A hat makes a statement. I have green, gold, tan, purple, red, white, black and black and white hats. I love all my hats, but my favorite hat is this black and white one. My friend Millicent made it for me. She bought the hat plain, then added the lace and flowers and made this beautiful hat for me. The green rose hat is number two. It’s the latest one that I got in Florida.

I probably wore my first hat when I was about 10. I grew up on Nevis and the British like to wear their hats, just like the Queen. I was an Anglican when I was there, and was in the choir. We never, ever went to church bare-headed, we had to wear a hat. I still do. I have been in the Virgin Islands for 67 years and 8 months, and I am happy to see all the women in church with their hats. If I see a well-dressed woman, with a nice hat, I gawk at her – not look, but gawk – she looks so good.

You feel good when you have a dress, hat, shoes and bag that match. I pick the dress first, then choose the hat from a color or stripe or something in the dress. I love hats and shoes and I feel very confident when I am dressed-up. I went to a funeral on St. Croix, and after we went into a shop and the woman there said,

“Oh my! Aren’t you gorgeous! Look at that hat!” It’s the same black and white hat that is my favorite one. It was good to have the woman appreciate my hat.

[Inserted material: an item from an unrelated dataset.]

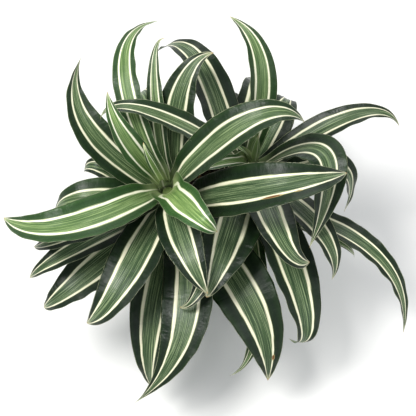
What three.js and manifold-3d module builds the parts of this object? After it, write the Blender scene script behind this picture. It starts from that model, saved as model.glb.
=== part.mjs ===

I have a sister named Elaine Hill, who loved the hats, but not to wear. So when she sees a nice hat she bought them for me not herself. She would see a hat and say, “This looks just like Lena.” And then give me that hat. My daughter bought me a dress and shoes to go with a hat I have.

A hat says something about the person wearing it. You can fit it just right, and tilt it or not, it is up to you. I prefer hats with rims and brims. I pick a color from the dress and match it up. I never lend my hats, no, no, no! I have many, and they are all well-preserved in the top of my closet.

I see lots of women, mainly my age, wearing hats in church. The younger women not so much, but the older women yes. I love my hats!